As suggested by the series of illustrations
The foregoing is provided for purposes of illustrating, explaining, and describing various embodiments. Upon reading and comprehending the present disclosure, one of ordinary skill in the art will readily recognize many alternative features, constructions, modifications and equivalents to the embodiments shown in the drawings, which may be made and/or used without departing from the spirit of what is disclosed. Different arrangements of the components depicted in the drawings or described above, as well as additional components and steps not shown or described, are possible. Certain features and subcombinations of features disclosed herein are useful and may be employed without reference to other features and subcombinations. Additionally, well-known elements have not been described in order to avoid unnecessarily obscuring the embodiments. Embodiments have been described for illustrative and not restrictive purposes, and alternative embodiments will become apparent to readers of this patent. Accordingly, embodiments are not limited to those described above or depicted in the drawings, and various modifications can be made without departing from the scope of the claims below. Embodiments covered by this patent are defined by the claims below, and not by the brief summary and the detailed description.
Claims
1. An area optical cover for a linear light source, the linear light source extending along an axial direction, the area optical cover comprising:
- a portion of an optical material, wherein: the portion forms a constant cross-section transverse to the axial direction; an outer surface of the constant cross-section is substantially planar; and an inner surface of the constant cross-section forms a plurality of facets, wherein: each of the facets forms a refractive surface that is configured to refract a corresponding portion of light from the linear light source, and a return surface that connects the refractive surface with a refractive surface of an adjacent facet; and wherein, when the outer surface is oriented horizontally on a lower side of the portion of the optical material, and the linear light source is positioned at an installation height above the inner surface, all facets within at least 30 degrees of nadir from the linear light source are optimized to provide a selected light distribution, the selected light distribution being a narrow far field light distribution comprising a single distribution peak that is 10 to 20 degrees wide.

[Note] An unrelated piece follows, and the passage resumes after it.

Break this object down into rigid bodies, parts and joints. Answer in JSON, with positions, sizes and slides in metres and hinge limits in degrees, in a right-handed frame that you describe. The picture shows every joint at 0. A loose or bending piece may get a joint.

2. The area optical cover of claim 1, wherein:
- each of the facets defines a peak height from the outer surface where the refractive surface adjoins the return surface;
- each pair of adjacent facets defines a valley height from the outer surface where the return surface of one facet adjoins the refractive surface of the adjacent facet; and
- the peak height of any facet does not exceed 1.3 times the valley height between any two facets.

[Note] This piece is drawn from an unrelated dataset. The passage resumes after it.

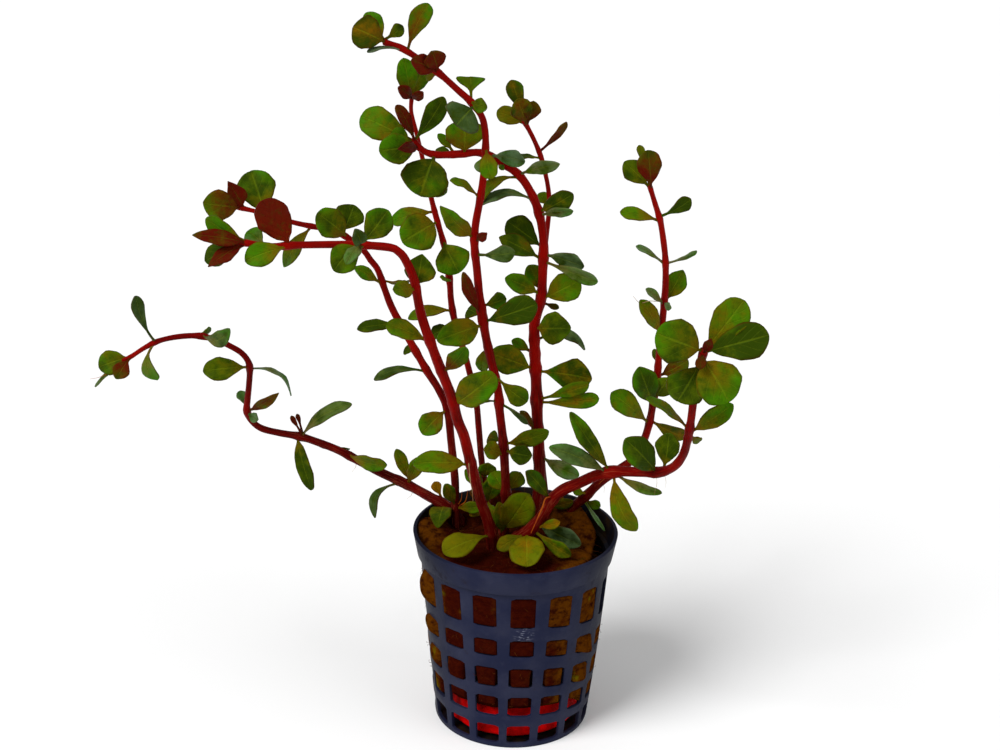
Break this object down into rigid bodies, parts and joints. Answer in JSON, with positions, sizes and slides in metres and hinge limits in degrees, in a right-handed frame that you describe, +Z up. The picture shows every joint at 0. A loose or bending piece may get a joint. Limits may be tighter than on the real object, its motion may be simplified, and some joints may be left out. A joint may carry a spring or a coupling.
{
  "type": "blood red rotala in a net pot",
  "caption": "Aquarium stem plant with paired leaves, rooted in a rockwool plug that fills a conical net pot with a weight ring at its base.",
  "frame": {"origin": "middle of the net pot's flat underside", "axes": "+Z up; +X to the right of the picture; +Y away from its camera"},
  "size_m": [0.1564, 0.0734, 0.184],
  "materials": {
    "pot_plastic": "slate navy moulded plastic, satin",
    "rockwool": "brown fibrous mineral wool, golden at its edges, damp and matt",
    "ring_ceramic": "bright red, smooth",
    "stem": "dark blood red living stem, semi-gloss, with pale streaks",
    "leaf": "dark green living leaf with a paler midrib, red-brown when young, soft sheen"
  },
  "bodies": {
    "root": {"leaf_back_05": "leaf", "leaf_back_06": "leaf", "leaf_back_07": "leaf", "leaf_back_left_02": "leaf", "leaf_back_left_03": "leaf", "leaf_back_left_04": "leaf", "leaf_back_left_05": "leaf", "leaf_far_left_05": "leaf", "leaf_far_left_10": "leaf", "leaf_front_left_05": "leaf", "leaf_front_left_08": "leaf", "leaf_front_left_10": "leaf", "leaf_front_left_15": "leaf", "leaf_front_left_16": "leaf", "leaf_front_left_17": "leaf", "leaf_right_01": "leaf", "leaf_right_14": "leaf", "leaf_right_16": "leaf", "leaf_rosette_01": "leaf", "leaf_rosette_02": "leaf", "leaf_rosette_03": "leaf", "leaf_rosette_04": "leaf", "leaf_rosette_05": "leaf", "leaf_rosette_12": "leaf", "leaf_rosette_14": "leaf", "leaf_rosette_15": "leaf", "leaf_rosette_16": "leaf", "leaf_rosette_20": "leaf", "leaf_tall_01": "leaf", "leaf_tall_04": "leaf", "leaf_tall_19": "leaf", "leaf_tall_20": "leaf", "leaf_tall_30": "leaf", "leaf_thick_01": "leaf", "leaf_thick_02": "leaf", "leaf_thick_03": "leaf", "leaf_thick_04": "leaf", "leaf_thick_06": "leaf", "leaf_thick_09": "leaf", "leaf_thick_12": "leaf", "leaf_thick_19": "leaf", "leaf_thick_20": "leaf", "leaf_thick_25": "leaf", "leaf_thick_27": "leaf", "leaf_thick_30": "leaf", "leaf_thick_31": "leaf", "leaf_thick_33": "leaf", "net_pot": "pot_plastic", "rockwool_plug": "rockwool", "stem_back": "stem", "stem_back_left": "stem", "stem_far_left": "stem", "stem_front_left": "stem", "stem_right": "stem", "stem_rosette": "stem", "stem_short_back": "stem", "stem_tall": "stem", "stem_thick": "stem", "weight_ring": "ring_ceramic"}
  },
  "joints": []
}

3. The area optical cover of claim 1, wherein:
- each of the facets defines a peak height from the outer surface where the refractive surface adjoins the return surface;
- each pair of adjacent facets defines a valley height from the outer surface where the return surface of one facet adjoins the refractive surface of the adjacent facet; and
- the peak height of any given facet does not exceed 1.3 times the valley height between the given facet and a facet that is adjacent to the given facet.
4. The area optical cover of claim 1, wherein the valley heights between all pairs of adjacent facets are greater than or equal to a minimum thickness of 2 mm.

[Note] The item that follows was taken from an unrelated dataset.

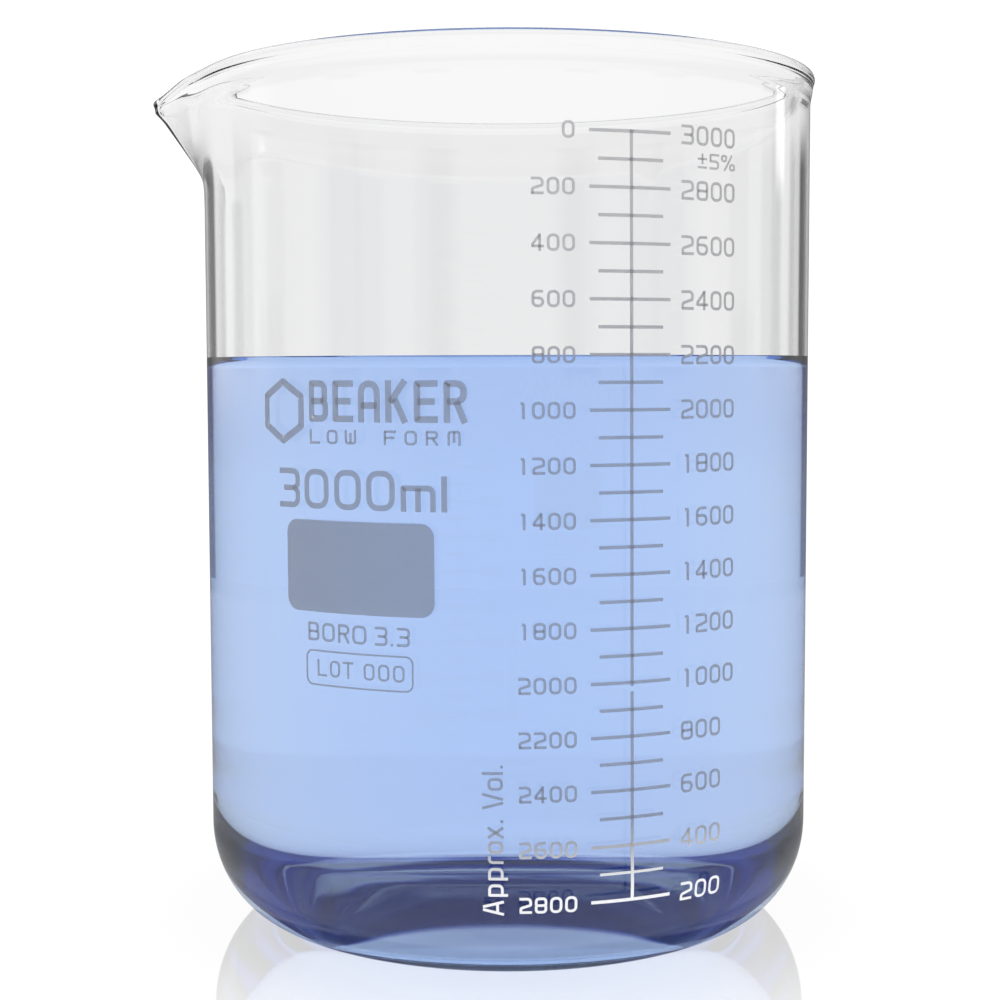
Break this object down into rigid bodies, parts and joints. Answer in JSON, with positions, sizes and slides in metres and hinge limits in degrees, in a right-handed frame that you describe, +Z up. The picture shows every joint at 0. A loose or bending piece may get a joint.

5. The area optical cover of claim 1, wherein the portion of the optical material includes scattering sites configured to diffuse the light when it passes through the area optical cover.
6. The area optical cover of claim 5, wherein the scattering sites are configured to provide no more than 20 degrees of diffusion to the light.
7. The area optical cover of claim 1, wherein at least a portion of the outer surface has a diffuse finish.
8. The area optical cover of claim 1, wherein one or more of the refractive surfaces form locally planar surfaces, and wherein at least a portion of the outer surface forms a diffuse finish, so as to maintain directionality of the light refracted by the one or more of the refractive surfaces while obscuring an external view of the inner surface.
9. The area optical cover of claim 1, wherein the portion of the optical material forms one or more coupling features configured to engage with corresponding coupling features of a luminaire housing.
10. The area optical cover of claim 9, wherein one or more coupling features formed by the optical material include a rim that forms a nonzero angle with respect to the inner and outer surfaces.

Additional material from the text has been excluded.